# RESP in Quebec and provincial grant



## chilly (Apr 3, 2009)

Hi all,

I'm a Quebec resident and this year opened an RESP account at TD Canada Trust (to take advantage of the e-Series funds) for my daughter. Based on the account activity, I can see that the CESG is being deposited directly into the account since I see a purchase equal to 20% of the amount that I've contributed into the account.

However, just recently I've learned that the Quebec government offers an additional tax credit called the QESI (Quebec Education Savings Incentive) which is to be deposited directly into RESP accounts. This is supposed to amount to 10% of the contributions into the account, in addition to the CESG grant as I understand it.

I see no indication that the QESI is being deposited at all.

The troubling thing is that the Revenue Quebec website lists a list of RESP providers who are currently eligible for the QESI, and TD is not on that list. BMO, CIBC, RBC are on the list, but no TD. Here's the link: http://www.revenu.gouv.qc.ca/en/citoyen/credits/credits/iqee/fournisseurs_reee.aspx

This makes no sense to me. Has anyone dealt with this issue (especially those with RESP accounts at TD)? What have your experiences been?

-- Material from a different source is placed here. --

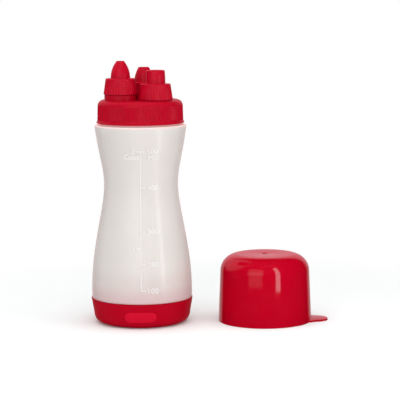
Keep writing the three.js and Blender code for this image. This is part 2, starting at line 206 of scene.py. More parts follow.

I'm in the process of contacting my bank to see if they have additional information, but in the meantime I figured I would ask for your advice.

Thanks for your help!


----------



## HaroldCrump (Jun 10, 2009)

Based on the web page you quoted, I think it is clear that your bank (TD) doesn't offer the extra grant.
A similar issue exists with other types of RESP grants like additional CESG and CLB - some providers can process those and some can't.
If your account is with a provider who can't, then you are essentially SOL.
Call TD for sure to check but I suspect your only option may be to move your account to another provider.
That's what my RESP provider (iTrade) told me anyway.


----------



## chilly (Apr 3, 2009)

Well, it seems that the QESI grant is not eligible in RESP accounts open in branch; however, it is eligible for RESP accounts at TD Waterhouse... 

As discussed in this forum, the Waterhouse self-directed RESP has a 50$ annual fee associated with it, waived when the account balance reaches $25,000, but since I'm contributing $2500 per year to this RESP (to maximize the CESG), it will take a while for the balance to reach the $25K threshold...


----------



## chilly (Apr 3, 2009)

For those who are interested, my post above is incorrect. QESI is not eligible for TD Waterhouse accounts either, nor is it available at CIBC Investor's Edge.

Four Pillars wrote about the QESI a few days ago:
http://www.four-pillars.ca/2010/04/05/qesi-quebec-resp-grants-for-educational-saving/


----------